Taking a different approach to adding time-varying detail, both ISO-NE and PJM are looking at establishing separate seasonal capacity markets that consider the different risks to resource availability and different timing of potential spikes in demand during summer and winter temperature extremes. Figure 2 shows the projected daily net load profiles in PJM in summer and winter under different levels of electrification (“accelerated” refers to accelerated decarbonization of power generation and “accelerated with electrification” adds greater electricity demand). With growing electrification of heating technologies, more of the load-loss potential shifts to winter. The different shapes across the day and different timing of peak net load indicate a potential benefit of having two capacity markets, one for summer and one for winter. Specifically, aligning seasonal load expectations with seasonal resource availability can reveal different types of system strain that can be served by different resources. Proponents argue that seasonal markets, similar to the slice-of-day proposal, help lower costs by efficiently identifying resources that contribute to reliability on a more granular time scale (Graf 2022). A seasonal market may be more realistic than a slice-of-day approach in a region with a capacity market because hosting an auction for each slice of day for each month could be administratively burdensome. NYISO has a seasonally differentiated capacity market, and MISO has proposed a similar approach.

Figure 2. PJM Assessment of Net Load Risk under Energy Transition Scenarios (2035)

Figure 2.png

Source: Graf (2022).

4. Conclusion and Remaining Questions

Different regions are taking a range of approaches to evolving their RA planning and compliance frameworks. With the ongoing proliferation of renewable energy, likely to be stimulated further by the Inflation Reduction Act, states, utilities, ISOs, and RTOs must consider how emerging technologies and a changing resource mix can both improve and challenge system reliability.

The RFF workshop that explored questions about resource adequacy mechanisms revealed several new directions for research. The ideas discussed fall into two categories: informing policymakers in the near term as they update their RA strategies, and reimagining how resource adequacy can best meet the system needs of the future.

Experts agreed that more research is needed to help inform ongoing policy decisions. For example, would introducing seasonal capacity markets in ISO New England improve reliability and lower costs by allowing for (1) a more specific accreditation process that captures seasonal variations in availability and (2) a more specific demand profile that reflects the expected timing of seasonal gross and net peaks? What role can demand response play in RA frameworks, and under what conditions can it really act as a replacement for generation? Given the dynamics and uncertainty in marginal ELCC values for new renewable resources, can marginal ELCC frameworks support investment decisions for renewable generators, or are additional products and revenue streams needed to promote investment? How should different levels of fuel assurances (firm fuel delivery contracts, on-site fuel storage, other) affect ELCC values for fossil generators? Understanding how these reforms influence reliability, costs, and generation mix is critical to building efficient and effective policy.

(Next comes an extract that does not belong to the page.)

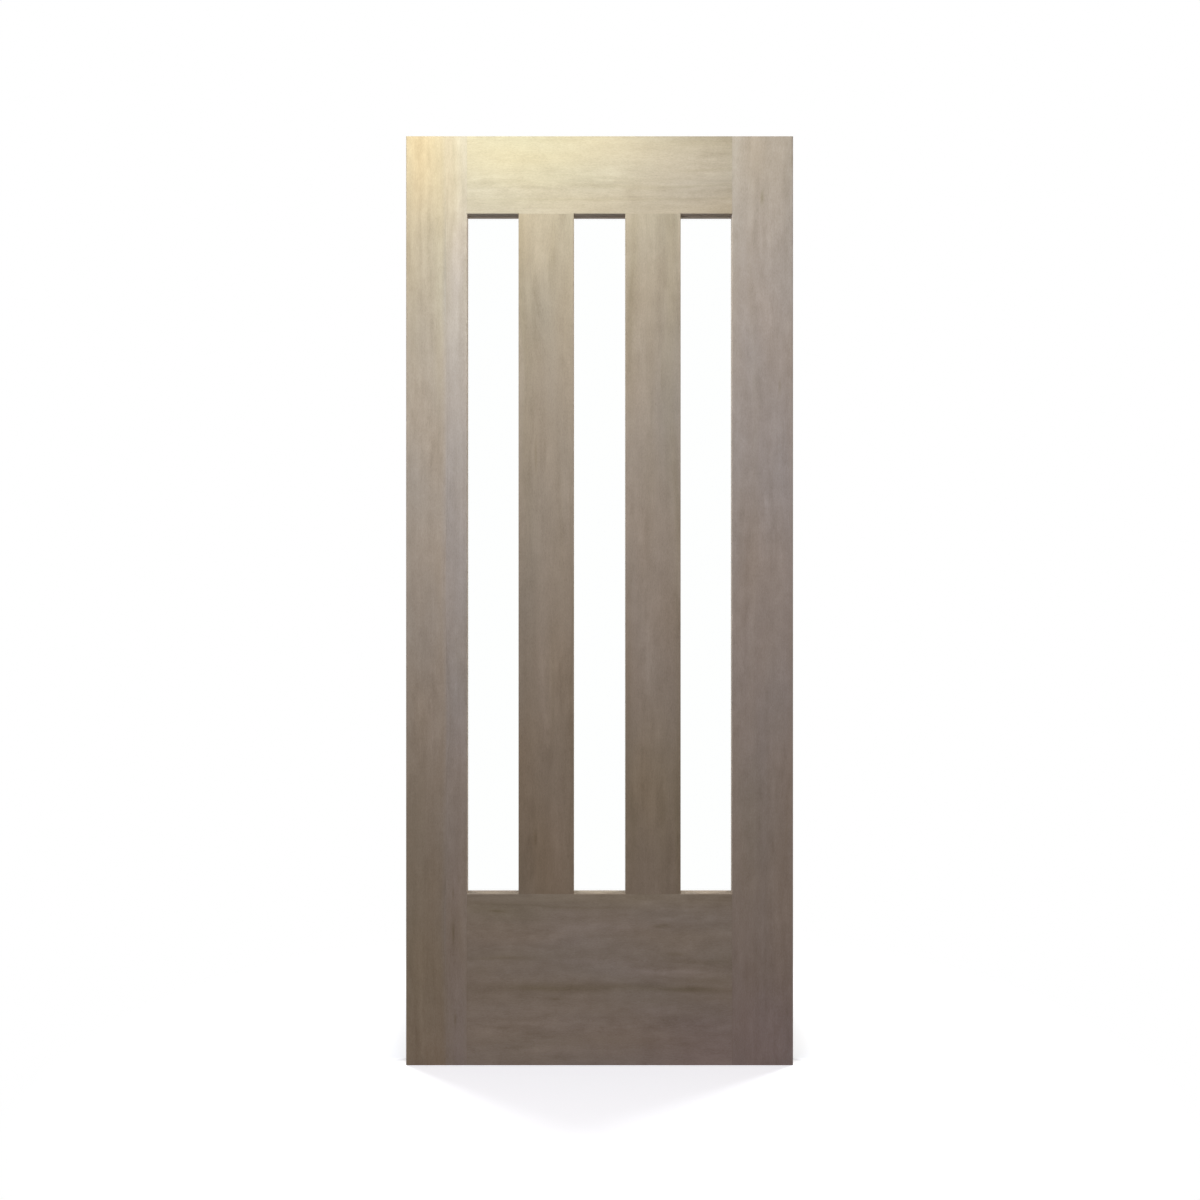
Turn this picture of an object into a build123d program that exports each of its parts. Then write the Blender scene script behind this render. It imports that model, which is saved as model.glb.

A more fundamental issue is how reliability will be treated and preserved in the future. Questions focus on accreditation, expanding RA products, and defining the optimal level of outage risk to inform system planning and reliability requirements. With respect to accreditation, participants asked whether generators, within an appropriately incentivized structure, could ultimately be allowed to create their own predicted generation profiles to sell—that is, defining their own quantities and periods of compliance when they believe they are likely to be available. This approach may reduce reliance on centralized accreditation methodologies to determine whether the resource mix is adequate to meet load needs, but it would likely require a greater role for performance penalties or other mechanisms to encourage truthful revelations and better performance when called. A fundamental question here is how to design mechanisms and approaches that help mitigate risk to investors but at the same time maintain incentives to deliver energy the moment it is needed and to conserve (or consume) electricity when it is expensive (or cheap). Another question is how such a system would be implemented in a capacity market framework versus a decentralized procurement process driven by LSEs.

Workshop participants also considered how many independent electricity products or new ancillary services (such as fast ramping or flexible capacity) should be created to meet system needs. Already, CAISO, MISO, and SPP have created a short-term ramping product to help accommodate loss of solar generation at the end of the day. What additional products might be required to balance load in the future, and how well are the new products delivering on expectations? Are there new products (such as rewards for state of charge) that would help make better use of energy storage products? Proliferation of products creates market complexity and may increase costs, but it may be better than relying on a more limited set of products that don’t fully address the wide range of system needs.

Finally, participants asked more broadly what level of risk of outages system operators and electricity regulators should be targeting in their reliability standards and requirements, and how the cost of meeting that risk target relates to what research tells us about the “value of lost load.” Although our understanding of the value of lost load and the factors that affect it is still evolving (Gorman 2022), there is a gulf between, on the one hand, academic research on optimal outcomes and consumer willingness to pay for reliable electricity and, on the other hand, the strong responses of energy consumers, their elected representatives, and appointed government officials when outages occur. Resource adequacy stewards often sit between these two opposing perspectives and struggle to find the appropriate balance.

Our work does not provide a comprehensive list of reforms being considered, and some experts are focused on even more dramatic solutions to improving planning for future reliability, including reforming energy markets to include an organized market for long-term contracts to encourage investment and relying more on interregional transmission to support greater connectivity between energy sources and loads. We will continue to explore these reforms and highlight their strengths and weaknesses in ensuring an efficient, reliable grid.